There's nothing wrong with magazines, they're just getting smaller. But the campaigns underline the extent to which many magazine publishers are choosing to ignore three painful realities:

  1. There is no one thing called a 'magazine'. The production, marketing, economics and competitive landscape of celebrity weeklies, home interest and specialist-enthusiast monthlies, and women's lifestyle magazines could not be more diverse. All they have in common is print and even this has been colonised by retailers and service companies which are gifting content once available only in paid-for magazines.
  2. Print is now an ancillary medium for almost every audience. The primacy of magazines has been (mostly) supplanted by digital, broadcast and social media, especially among millennials. While many magazines can still thrive in print or digital, most will be smaller parts of the media-mix for readers and advertisers.
  3. Magazines continue to lose advertising. McKinsey estimates that the global advertising share of consumer magazines will have fallen from 6.7% to 2.7% during 2009-19. In an overall advertising market that is forecast to grow by an average of 5% annually, magazine print advertising is predicted to decline by 6% over the next four years. In the UK, magazine advertising fell by 9% in 2015 and is forecast to decline a further 4% this year. And there may be worse to come: influential US fund manager Mary Meeker asserts that print media as a whole still gets up to four times the revenue justified by its audience (on a time spent reading basis) - and, therefore, may have much further to fall.

It all reinforces the pressing need for change in the culture of magazine companies. More than anything else, they must become 'channel-agnostic' providers of media, information and entertainment rather than "magazine-first" publishers. Their competitors are, increasingly, those involved right across digital-only services, retail, video and audio - not traditional publishers. Magazines have always enjoyed strong, personal relationships with readers; and publishers must find new ways to monetise them, not least among estranged younger audiences. It's not going to be easy.

The UK industry's magazine marketing agency proclaims that "magazine-media provides the most welcoming advertising environments and broadest creative canvas for delivering productive marketing solutions." But the latest ABC circulation figures debunk the very idea of magazines as a single 'channel'. No fewer than 15 of the UK's 24 biggest magazines (those with circulations of 300k+) are free. Seven of these free brands, including the country's two largest monthlies, are published by retailers like Tesco and Waitrose. But, then, this is a country where magazines are going free in a big way.

London commuters are now offered no fewer than seven high-quality free magazines every week. Stylist, ShortList, Coach, Time Out, Sport, NME and ES each have an audited circulation of more than 300k. Their impact on paid-for magazines is tangible. Of the nine "paid for" magazines in the UK's top 24, three major women's monthlies (Cosmopolitan, Good Housekeeping and Glamour) each have 5-25% of free circulation.
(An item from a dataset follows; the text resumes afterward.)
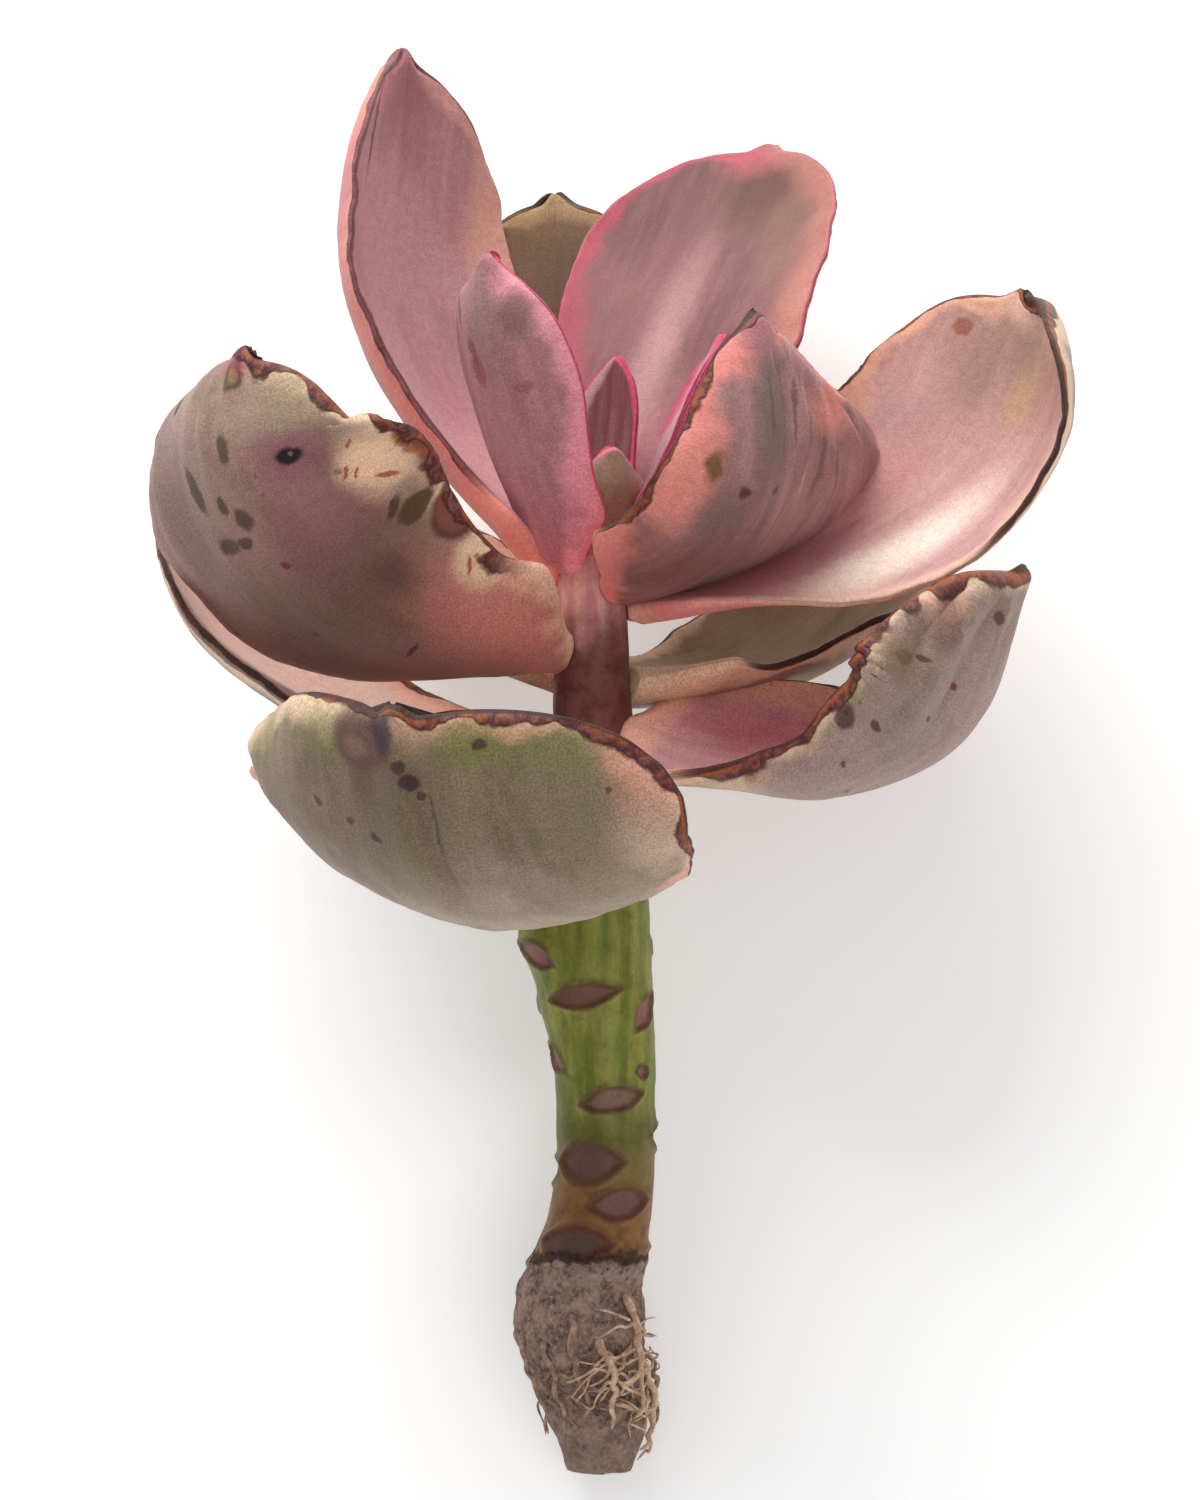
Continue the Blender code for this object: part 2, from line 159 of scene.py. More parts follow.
class Shade:
    """A material whose nodes are written as calls."""

    def __init__(self, name, specular=0.5):
        self.material = bpy.data.materials.new(name)
        self.material.use_nodes = True
        self.tree = self.material.node_tree
        self.shader = self.tree.nodes["Principled BSDF"]
        self.shader.inputs["Specular IOR Level"].default_value = specular

    def short_names(self):
        return self.mix, self.step, self.noise, self.times, self.plus

    def node(self, kind, inputs, output=0, **settings):
        made = self.tree.nodes.new("ShaderNode" + kind)
        for key, value in settings.items():
            setattr(made, key, value)
        for place, value in inputs.items():
            self.put(made.inputs[place], value)
        return made.outputs[output]

    def put(self, socket, value):
        if isinstance(value, bpy.types.NodeSocket):
            self.tree.links.new(value, socket)
        elif socket.type == "RGBA":
            socket.default_value = (*(linear(value) if isinstance(value, str) else value), 1.0)
        else:
            socket.default_value = value

    def attribute(self, name, vector=False):
        return self.node("Attribute", {}, 1 if vector else 2, attribute_name=name)

    def math(self, operation, a, b=0.0):
        return self.node("Math", {0: a, 1: b}, operation=operation)

    def plus(self, a, b):
        return self.math("ADD", a, b)

    def times(self, a, b):
        return self.math("MULTIPLY", a, b)

    def vector(self, operation, a, b=(0, 0, 0), output=0):
        return self.node("VectorMath", {0: a, 1: b}, output, operation=operation)

    def mix(self, factor, a, b, blend="MIX"):
        return self.node("Mix", {0: factor, 6: a, 7: b}, 2,
                         data_type="RGBA", blend_type=blend, clamp_factor=True)

    def blend(self, factor, a, b):
        return self.node("Mix", {0: factor, 2: a, 3: b}, clamp_factor=True)

    def step(self, value, low, high, start=0.0, end=1.0):
        inputs = {0: value, 1: low, 2: high, 3: start, 4: end}
        return self.node("MapRange", inputs, interpolation_type="SMOOTHSTEP")

    def noise(self, place, scale, detail=3.0, roughness=0.55, output=0):
        inputs = {"Vector": place, "Scale": scale, "Detail": detail, "Roughness": roughness}
        return self.node("TexNoise", inputs, output)

    def stretched(self, place, along):
        """The place with its second axis drawn out, for streaks."""
        return self.vector("MULTIPLY", place, (1.0, 1 / along, 1.0))

    def warped(self, place, scale, amount):
        """The place pushed about, so that outlines turn irregular."""
        push = self.noise(place, scale, 4.0, 0.6, 1)
        push = self.vector("SUBTRACT", push, (0.5, 0.5, 0.5))
        push = self.vector("MULTIPLY", push, (amount, amount, 0))
        return self.vector("ADD", place, push)

    def spot(self, colour, place, centre, radii, tilt, paint, soft, strength=1.0, lens=False):
        """A blemish, a scar or a patch of painted light in this colour, its edge soft over a
        share of its radius.
        """
        turned = self.vector("SUBTRACT", place, centre)
        angle = -radians(tilt)
        turned = self.node("VectorRotate", {"Vector": turned, "Angle": angle},
                           rotation_type="Z_AXIS")
        turned = self.vector("MULTIPLY", turned, (1 / radii[0], 1 / radii[1], 1.0))
        if lens:
            apart = self.node("SeparateXYZ", {0: turned}).node.outputs
            away = self.plus(self.times(apart[0], apart[0]), self.math("ABSOLUTE", apart[1]))
        else:
            away = self.vector("LENGTH", turned, output=1)
        inside = self.step(away, 1 + soft, max(1 - soft, 0.0), 0.0, strength)
        return self.mix(inside, colour, paint)

    def shaded(self, colour, level):
        """The colour made lighter or darker by a level around 1."""
        return self.vector("MULTIPLY", colour, self.node(
            "CombineXYZ", {0: level, 1: level, 2: level}))

    def finish(self, colour, roughness, height, distance):
        """Joins the results to the shader. height is in units of distance, mm."""
        self.put(self.shader.inputs["Base Color"], colour)
        self.put(self.shader.inputs["Roughness"], roughness)
        bump = self.node("Bump", {"Strength": 1.0, "Distance": distance * MM,
                                            "Height": height})
        self.put(self.shader.inputs["Normal"], bump)
        return self.material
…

And the further you go down the list of magazines, the deeper are the holes in paid circulation. So-called "actively purchased" (i.e. paid-for) proportions of total circulation range as low as 48% for Harpers Bazaar, 59% for Tatler, 66% for House & Garden, and 71% for Vanity Fair. Right across the UK market, advertising sales platforms are being buttressed by free copies.

This is the shaky side of a magazine industry struggling to promote buoyancy to its advertisers. The recent ABCs showed a well-publicised 2% increase in total UK magazine circulations, but also a 5% decrease in "actively purchased" titles. There's nothing wrong with that, of course. Advertisers are not necessarily even being short-changed. Some free copies distributed in busy shops, clubs and transport may get disproportionately high levels of pass-on readership, and might even help to promote future sales. But the free copies are most likely to:

  • Accelerate the erosion of copy sales
  • Further reduce advertising yields
  • We
aken magazine brands

The hard part for publishers is to separate this drive for short-term profits from the search for long-term strategies. The companies must become start to view the needs of their audiences - and their own future profitability - more widely than just through the prism of magazines.

Leading publishers of specialist-enthusiast magazines have long been versatile enough to develop exhibitions and other events that have come to dominate their reader-user relationships and profits. And there has been some real start-from-nothing success in data-driven digital and e-commerce.

But many consumer magazine companies remain so stubbornly print-centric that even successful diversification into digital and events is regarded simply as "ancillary" to the print brand. In an online world where video, live streaming and podcasts are captivating mass audiences, too many magazines remain strongly hooked on text and pictures, even in digital.

It's like the daily newspapers whose loss-making digital operations are saddled with traditional costs and subtly constrained by the feared impact on print sales. Almost everything risks being subordinated to the perceived need to shore up print and reinforce existing brands rather than creating new ones. There will always be print brands that can successfully diversify, but publishers must concentrate on building profitable new businesses across the communities where their magazines once reigned supreme.

While many magazine brands are still significant media in any given sector, many more are further down the value chain than they once were. These companies must shift their centre of gravity away from magazines before these traditional brands become so weakened that they are unable to drive the change.

This requires the transformation of whole organisations which currently comprise lookalike magazine teams supported by shared services geared to the production, distribution, sales and marketing of printed publications. They may now need to adopt a "federal" structure of multi-media 'enterprise' groups each focused on specific audiences and able to accommodate the joint ventures and partnerships that can be catalysts for transformation. Magazines should be just part of the mix. They should also build skills in the events - both live and 'virtual' - that can be the profitable bridge between print and digital.

It really can be done. Look how - in less than a decade - many of the best business-to-business media groups have morphed from domestic "trade" magazines into global profits from high-value information, events and consulting services. And some specialist publishers have also become exciting multi-media role models for their larger magazine cousins.

Magazines are awash with the skills, creativity and relationships necessary to build new businesses - if they grasp the opportunity. Some of these famous brands retain huge market power. But, for the companies, it's time for reinvention, not for tweaks to the strategy. Before it's too late.